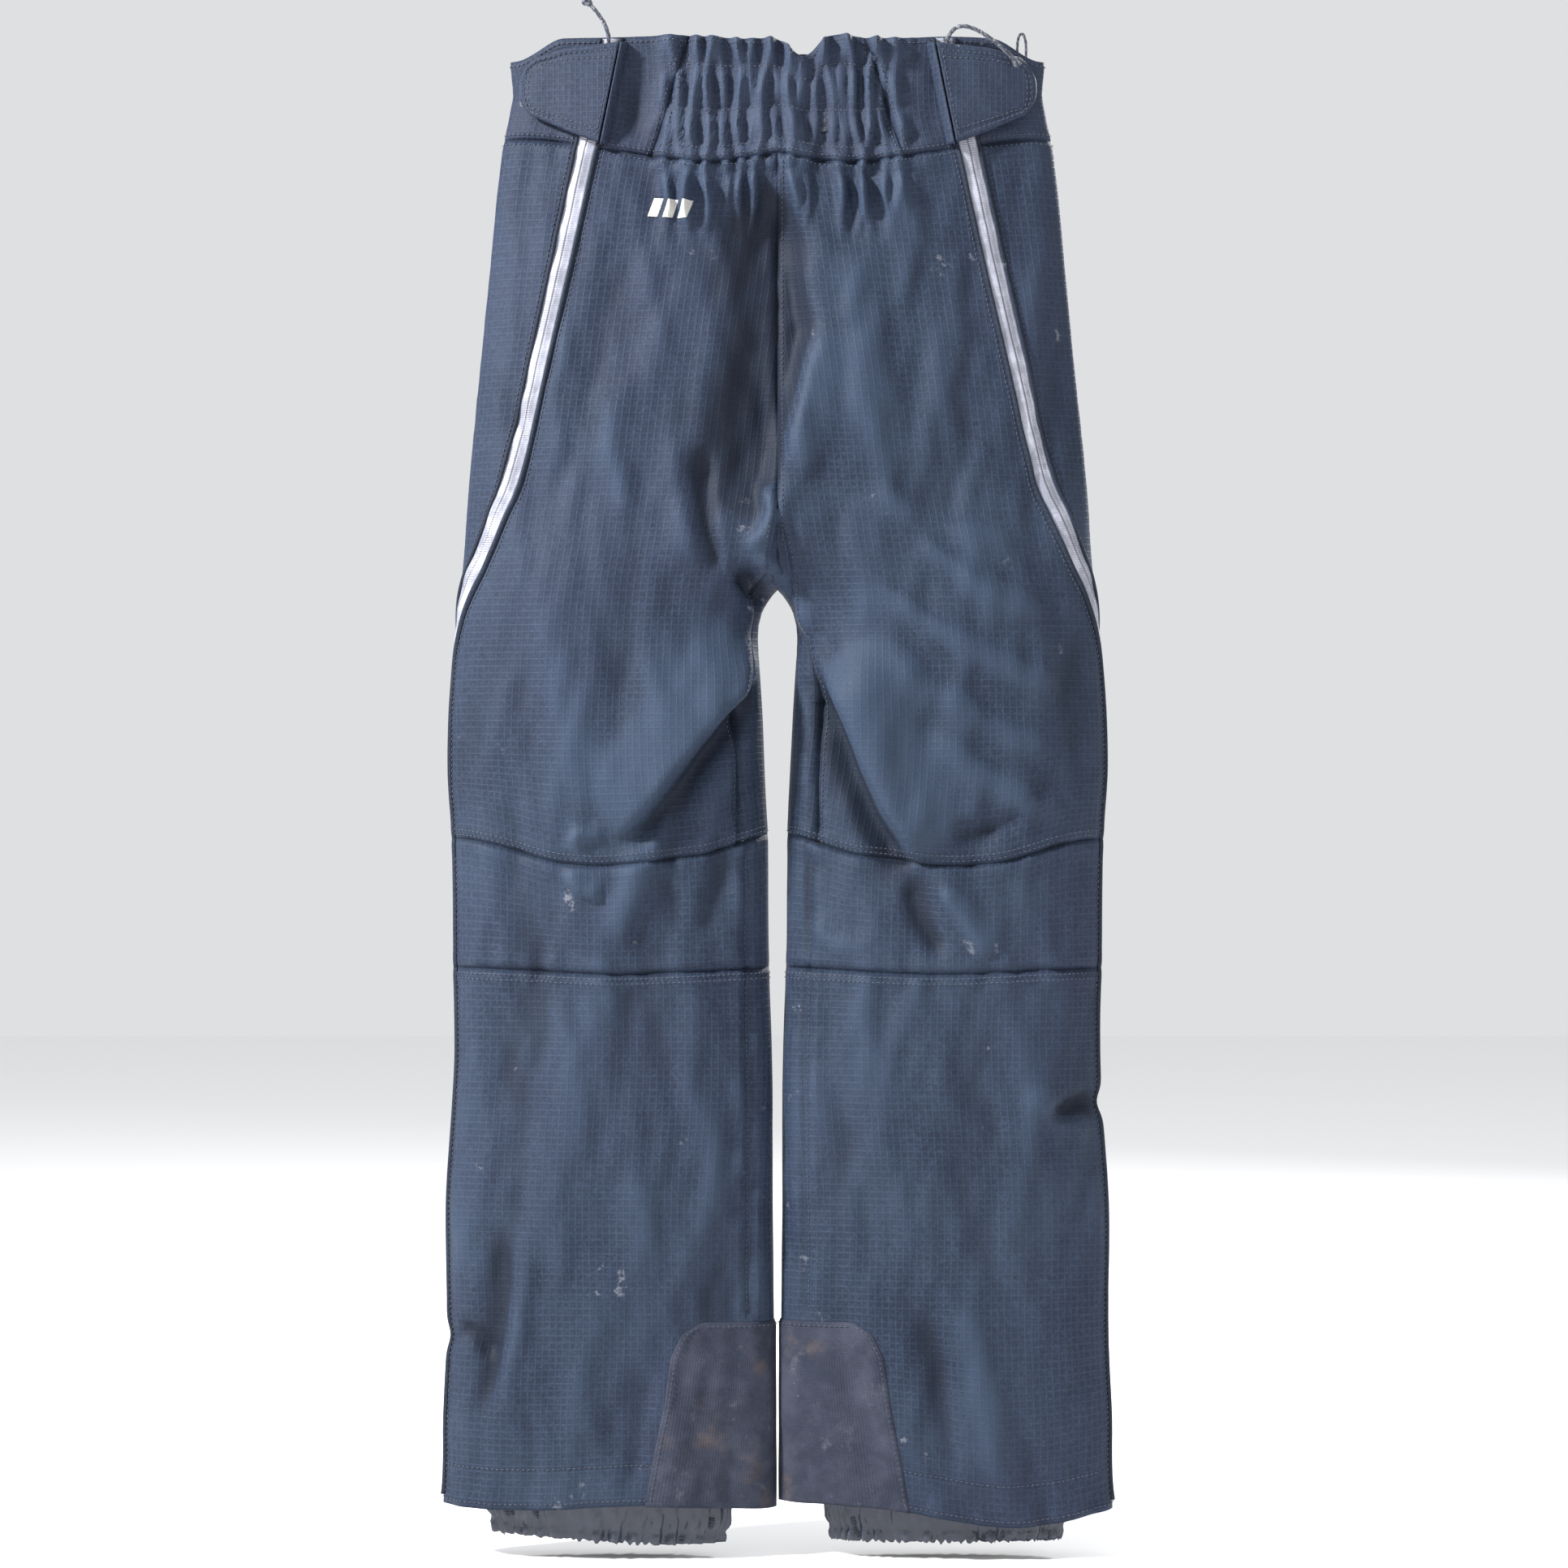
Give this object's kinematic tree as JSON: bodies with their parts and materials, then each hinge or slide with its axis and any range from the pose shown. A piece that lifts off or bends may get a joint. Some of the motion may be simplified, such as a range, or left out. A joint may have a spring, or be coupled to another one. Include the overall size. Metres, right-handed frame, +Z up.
{
  "type": "ski pants",
  "caption": "Full side-zip ski pants hanging by the waist, with elastic back, waist tabs, knee panels, ankle scuff guards and snow gaiters",
  "frame": {"origin": "middle of the waistband's top edge", "axes": "+Z up, the back of the trousers faces -Y, the wearer's left is -X"},
  "size_m": [0.4774, 0.0932, 1.0905],
  "materials": {
    "shell_cloth": "dark ripstop weave, slight sheen",
    "elastic_cloth": "dark ripstop weave, gathered",
    "scuff_cloth": "coarse worn weave",
    "zip_tape": "silvery coated tape and coil",
    "slider_metal": "dark painted metal",
    "cord": "braided cord with pale flecks",
    "hook_loop": "hook and loop pile",
    "gaiter_cloth": "shiny thin nylon",
    "elastic": "ribbed elastic",
    "thread": "satin stitched thread",
    "snap_metal": "brushed metal"
  },
  "bodies": {
    "trousers": {"waistband_elastic": "elastic_cloth", "inner_elastic": "elastic", "stitched_mark": "thread", "hanger_loop": "cord", "fly_tape": "zip_tape", "fly_coil": "zip_tape", "closure_fold": "shell_cloth", "snap_stud": "snap_metal", "waistband_panel_left": "shell_cloth", "waistband_front_left": "shell_cloth", "leg_gusset_left": "shell_cloth", "back_panel_left": "shell_cloth", "front_panel_left": "shell_cloth", "knee_back_left": "shell_cloth", "knee_front_left": "shell_cloth", "side_zip_thigh_left": "zip_tape", "side_zip_knee_left": "zip_tape", "waist_tab_fold_left": "shell_cloth", "waist_tab_loop_left": "hook_loop", "waistband_panel_right": "shell_cloth", "waistband_front_right": "shell_cloth", "leg_gusset_right": "shell_cloth", "back_panel_right": "shell_cloth", "front_panel_right": "shell_cloth", "knee_back_right": "shell_cloth", "knee_front_right": "shell_cloth", "side_zip_thigh_right": "zip_tape", "side_zip_knee_right": "zip_tape", "waist_tab_fold_right": "shell_cloth", "waist_tab_loop_right": "hook_loop"},
    "lower_leg_left": {"calf_panel_left": "shell_cloth", "shin_panel_left": "shell_cloth", "hem_facing_left": "shell_cloth", "scuff_guard_left": "scuff_cloth", "side_zip_shin_left": "zip_tape"},
    "gaiter_left": {"gaiter_left": "gaiter_cloth", "gaiter_elastic_left": "elastic"},
    "waist_tab_left": {"waist_tab_left": "shell_cloth", "waist_tab_hook_left": "hook_loop"},
    "zip_slider_left": {"zip_slider_left": "slider_metal", "pull_cord_left": "cord", "pull_knot_left": "cord"},
    "lower_leg_right": {"calf_panel_right": "shell_cloth", "shin_panel_right": "shell_cloth", "hem_facing_right": "shell_cloth", "scuff_guard_right": "scuff_cloth", "side_zip_shin_right": "zip_tape"},
    "gaiter_right": {"gaiter_right": "gaiter_cloth", "gaiter_elastic_right": "elastic"},
    "waist_tab_right": {"waist_tab_right": "shell_cloth", "waist_tab_hook_right": "hook_loop"},
    "zip_slider_right": {"zip_slider_right": "slider_metal", "pull_cord_right": "cord", "pull_knot_right": "cord"},
    "fly_slider": {"fly_slider": "slider_metal"},
    "fly_puller": {"fly_puller": "slider_metal"},
    "closure_flap": {"closure_flap": "shell_cloth", "snap_socket": "snap_metal", "snap_cap": "snap_metal"}
  },
  "joints": [
    {"name": "knee_bend_left", "type": "hinge", "parent": "trousers", "child": "lower_leg_left", "pos_m": [-0.1175, 0, -0.616], "axis": [-1, 0, 0], "range_deg": [0, 90], "deforming": ["knee_back_left", "knee_front_left", "side_zip_knee_left"]},
    {"name": "knee_bend_right", "type": "hinge", "parent": "trousers", "child": "lower_leg_right", "pos_m": [0.1175, 0, -0.616], "axis": [-1, 0, 0], "range_deg": [0, 90], "deforming": ["knee_back_right", "knee_front_right", "side_zip_knee_right"]},
    {"name": "gaiter_lift_left", "type": "slide", "parent": "lower_leg_left", "child": "gaiter_left", "axis": [0, 0, 1], "range_m": [0, 0.04]},
    {"name": "gaiter_lift_right", "type": "slide", "parent": "lower_leg_right", "child": "gaiter_right", "axis": [0, 0, 1], "range_m": [0, 0.04]},
    {"name": "waist_tab_peel_left", "type": "hinge", "parent": "trousers", "child": "waist_tab_left", "pos_m": [-0.11875, -0.03155, -0.04], "axis": [0.1974, 0.0204, 0.9801], "range_deg": [0, 120]},
    {"name": "waist_tab_peel_right", "type": "hinge", "parent": "trousers", "child": "waist_tab_right", "pos_m": [0.11875, -0.03155, -0.04], "axis": [0.1974, -0.0204, -0.9801], "range_deg": [0, 120]},
    {"name": "side_zip_left", "type": "slide", "parent": "trousers", "child": "zip_slider_left", "axis": [-0.2182, -0.0186, -0.9757], "range_m": [0, 0.2], "deforming": ["pull_cord_left", "pull_knot_left"]},
    {"name": "side_zip_right", "type": "slide", "parent": "trousers", "child": "zip_slider_right", "axis": [0.2182, -0.0186, -0.9757], "range_m": [0, 0.2], "deforming": ["pull_cord_right", "pull_knot_right"]},
    {"name": "fly_zip", "type": "slide", "parent": "trousers", "child": "fly_slider", "axis": [0, 0.0737, -0.9973], "range_m": [0, 0.11]},
    {"name": "fly_puller_swing", "type": "hinge", "parent": "fly_slider", "child": "fly_puller", "pos_m": [0, 0.03949, -0.0951], "axis": [1, 0, 0], "range_deg": [0, 150]},
    {"name": "closure_flap_open", "type": "hinge", "parent": "trousers", "child": "closure_flap", "pos_m": [-0.0242, 0.0337, -0.04], "axis": [0, -0.0586, 0.9983], "range_deg": [0, 110]}
  ]
}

* * * * * * *

> Task prompt: The whole listing above needs to be written out again exactly.

> Written solution:
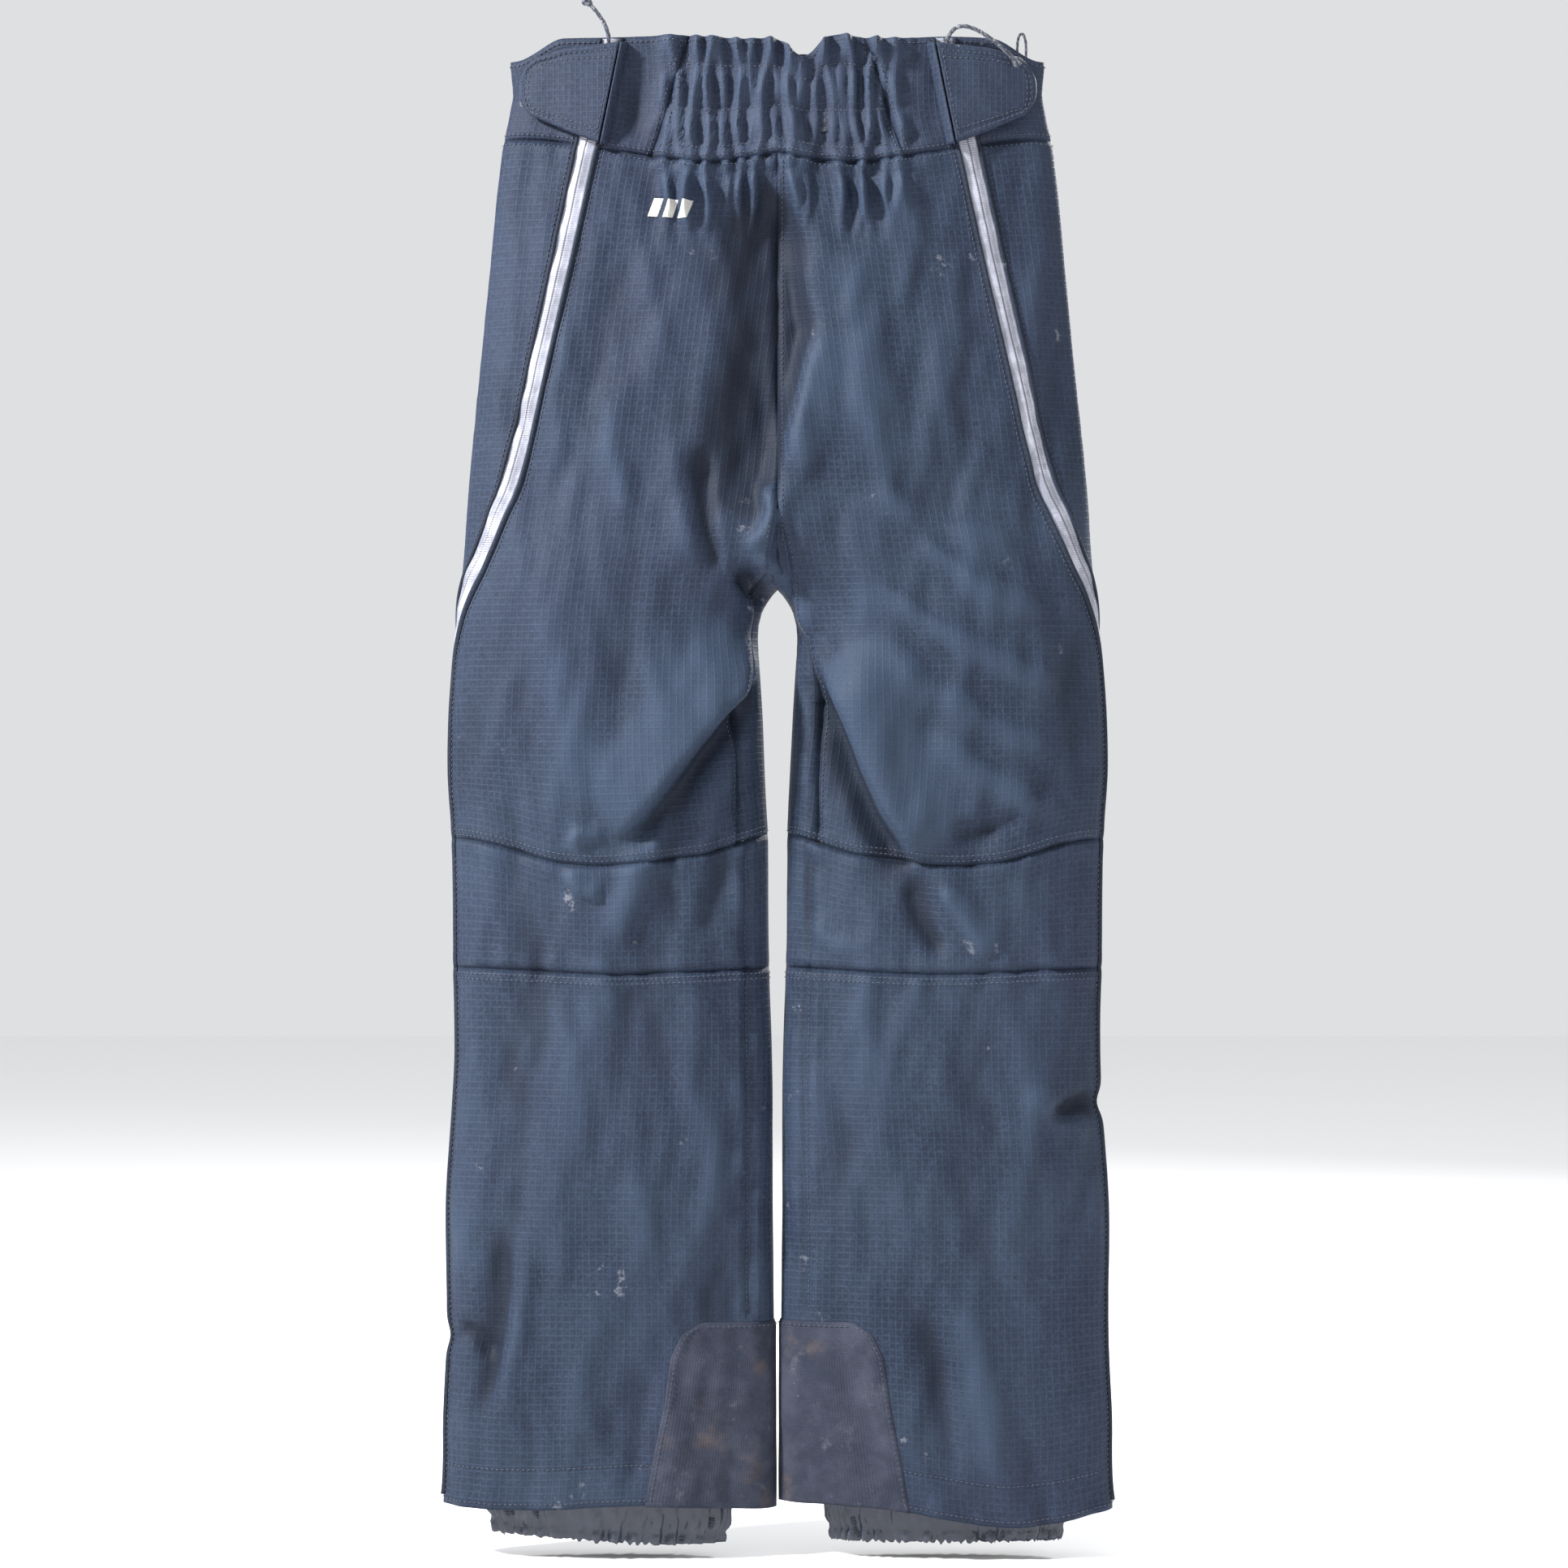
Give this object's kinematic tree as JSON: bodies with their parts and materials, then each hinge or slide with its axis and any range from the pose shown. A piece that lifts off or bends may get a joint. Some of the motion may be simplified, such as a range, or left out. A joint may have a spring, or be coupled to another one. Include the overall size. Metres, right-handed frame, +Z up.
{
  "type": "ski pants",
  "caption": "Full side-zip ski pants hanging by the waist, with elastic back, waist tabs, knee panels, ankle scuff guards and snow gaiters",
  "frame": {"origin": "middle of the waistband's top edge", "axes": "+Z up, the back of the trousers faces -Y, the wearer's left is -X"},
  "size_m": [0.4774, 0.0932, 1.0905],
  "materials": {
    "shell_cloth": "dark ripstop weave, slight sheen",
    "elastic_cloth": "dark ripstop weave, gathered",
    "scuff_cloth": "coarse worn weave",
    "zip_tape": "silvery coated tape and coil",
    "slider_metal": "dark painted metal",
    "cord": "braided cord with pale flecks",
    "hook_loop": "hook and loop pile",
    "gaiter_cloth": "shiny thin nylon",
    "elastic": "ribbed elastic",
    "thread": "satin stitched thread",
    "snap_metal": "brushed metal"
  },
  "bodies": {
    "trousers": {"waistband_elastic": "elastic_cloth", "inner_elastic": "elastic", "stitched_mark": "thread", "hanger_loop": "cord", "fly_tape": "zip_tape", "fly_coil": "zip_tape", "closure_fold": "shell_cloth", "snap_stud": "snap_metal", "waistband_panel_left": "shell_cloth", "waistband_front_left": "shell_cloth", "leg_gusset_left": "shell_cloth", "back_panel_left": "shell_cloth", "front_panel_left": "shell_cloth", "knee_back_left": "shell_cloth", "knee_front_left": "shell_cloth", "side_zip_thigh_left": "zip_tape", "side_zip_knee_left": "zip_tape", "waist_tab_fold_left": "shell_cloth", "waist_tab_loop_left": "hook_loop", "waistband_panel_right": "shell_cloth", "waistband_front_right": "shell_cloth", "leg_gusset_right": "shell_cloth", "back_panel_right": "shell_cloth", "front_panel_right": "shell_cloth", "knee_back_right": "shell_cloth", "knee_front_right": "shell_cloth", "side_zip_thigh_right": "zip_tape", "side_zip_knee_right": "zip_tape", "waist_tab_fold_right": "shell_cloth", "waist_tab_loop_right": "hook_loop"},
    "lower_leg_left": {"calf_panel_left": "shell_cloth", "shin_panel_left": "shell_cloth", "hem_facing_left": "shell_cloth", "scuff_guard_left": "scuff_cloth", "side_zip_shin_left": "zip_tape"},
    "gaiter_left": {"gaiter_left": "gaiter_cloth", "gaiter_elastic_left": "elastic"},
    "waist_tab_left": {"waist_tab_left": "shell_cloth", "waist_tab_hook_left": "hook_loop"},
    "zip_slider_left": {"zip_slider_left": "slider_metal", "pull_cord_left": "cord", "pull_knot_left": "cord"},
    "lower_leg_right": {"calf_panel_right": "shell_cloth", "shin_panel_right": "shell_cloth", "hem_facing_right": "shell_cloth", "scuff_guard_right": "scuff_cloth", "side_zip_shin_right": "zip_tape"},
    "gaiter_right": {"gaiter_right": "gaiter_cloth", "gaiter_elastic_right": "elastic"},
    "waist_tab_right": {"waist_tab_right": "shell_cloth", "waist_tab_hook_right": "hook_loop"},
    "zip_slider_right": {"zip_slider_right": "slider_metal", "pull_cord_right": "cord", "pull_knot_right": "cord"},
    "fly_slider": {"fly_slider": "slider_metal"},
    "fly_puller": {"fly_puller": "slider_metal"},
    "closure_flap": {"closure_flap": "shell_cloth", "snap_socket": "snap_metal", "snap_cap": "snap_metal"}
  },
  "joints": [
    {"name": "knee_bend_left", "type": "hinge", "parent": "trousers", "child": "lower_leg_left", "pos_m": [-0.1175, 0, -0.616], "axis": [-1, 0, 0], "range_deg": [0, 90], "deforming": ["knee_back_left", "knee_front_left", "side_zip_knee_left"]},
    {"name": "knee_bend_right", "type": "hinge", "parent": "trousers", "child": "lower_leg_right", "pos_m": [0.1175, 0, -0.616], "axis": [-1, 0, 0], "range_deg": [0, 90], "deforming": ["knee_back_right", "knee_front_right", "side_zip_knee_right"]},
    {"name": "gaiter_lift_left", "type": "slide", "parent": "lower_leg_left", "child": "gaiter_left", "axis": [0, 0, 1], "range_m": [0, 0.04]},
    {"name": "gaiter_lift_right", "type": "slide", "parent": "lower_leg_right", "child": "gaiter_right", "axis": [0, 0, 1], "range_m": [0, 0.04]},
    {"name": "waist_tab_peel_left", "type": "hinge", "parent": "trousers", "child": "waist_tab_left", "pos_m": [-0.11875, -0.03155, -0.04], "axis": [0.1974, 0.0204, 0.9801], "range_deg": [0, 120]},
    {"name": "waist_tab_peel_right", "type": "hinge", "parent": "trousers", "child": "waist_tab_right", "pos_m": [0.11875, -0.03155, -0.04], "axis": [0.1974, -0.0204, -0.9801], "range_deg": [0, 120]},
    {"name": "side_zip_left", "type": "slide", "parent": "trousers", "child": "zip_slider_left", "axis": [-0.2182, -0.0186, -0.9757], "range_m": [0, 0.2], "deforming": ["pull_cord_left", "pull_knot_left"]},
    {"name": "side_zip_right", "type": "slide", "parent": "trousers", "child": "zip_slider_right", "axis": [0.2182, -0.0186, -0.9757], "range_m": [0, 0.2], "deforming": ["pull_cord_right", "pull_knot_right"]},
    {"name": "fly_zip", "type": "slide", "parent": "trousers", "child": "fly_slider", "axis": [0, 0.0737, -0.9973], "range_m": [0, 0.11]},
    {"name": "fly_puller_swing", "type": "hinge", "parent": "fly_slider", "child": "fly_puller", "pos_m": [0, 0.03949, -0.0951], "axis": [1, 0, 0], "range_deg": [0, 150]},
    {"name": "closure_flap_open", "type": "hinge", "parent": "trousers", "child": "closure_flap", "pos_m": [-0.0242, 0.0337, -0.04], "axis": [0, -0.0586, 0.9983], "range_deg": [0, 110]}
  ]
}